Portugal's Secretary of State for the Treasury Alexandra Reis, at the heart of a controversy over her severance pay from the management of the public airline TAP, has resigned at the request of the Minister of Finance, the government announced.
"I asked Alexandre Reis to present his request for resignation", which was "promptly accepted" in order to "preserve political authority" in "a particularly sensitive moment for millions of Portuguese", indicated a press release from the Ministry of Finance overnight from Tuesday to Wednesday.
The controversy has continued to swell in recent days after the revelations of the daily Correio da Manha on the amount of the severance pay of 500,000 euros from which Alexandra Reis benefited, two years before the end of her contract, after having left the board of directors of TAP Air Portugal in February.
A few months later, she was appointed head of NAV, a public company responsible for air traffic control, before joining the government in early December as Secretary of State at the Ministry of Finance.

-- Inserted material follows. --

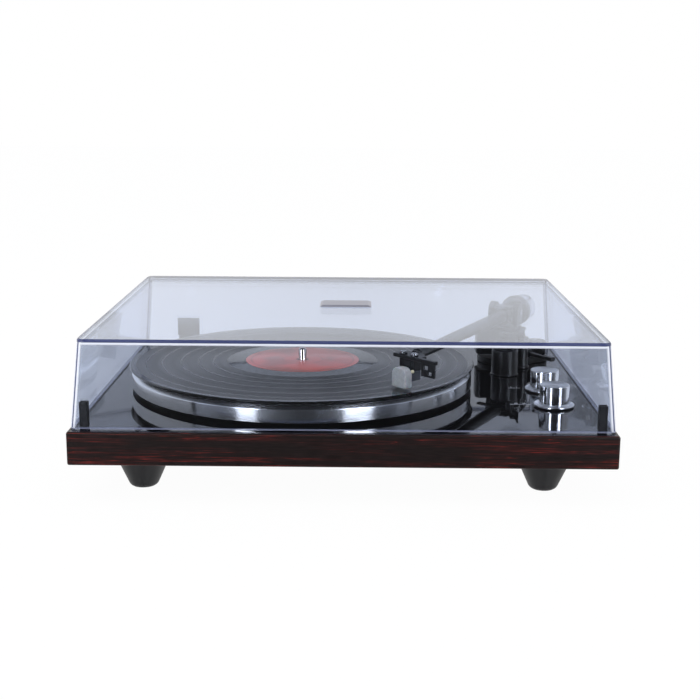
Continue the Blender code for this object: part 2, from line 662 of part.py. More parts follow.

The President of the Republic Marcelo Rebelo de Sousa as well as the opposition parties demanded that the government clarify the conditions for the departure from TAP of the Secretary of State, which is the subject of a restructuring that has led to staff reductions and wage cuts for many employees.
“If it is not a dismissal, but a voluntary departure, there is not necessarily a need for compensation,” the Portuguese head of state argued on Monday.
Alexandra Reis had rejected any illegality claiming to have left the company "at the request of TAP". But the Portuguese carrier announced in a statement in February that Ms. Reis had tendered her resignation.
It is not just a “question of legality”, it is “politically not acceptable”, had estimated Mariana Mortagua, deputy of the Left Bloc (extreme left).
At the request of the government, TAP clarified on Tuesday that the decision to negotiate the departure of Ms. Reis came from the management of the carrier.
The Portuguese airline group, whose difficulties have increased with the Covid-19 pandemic, was urgently completely renationalised in 2020, in exchange for the application of a restructuring plan imposed by Brussels amounting to 3.2 billion euros ($4.6 billion).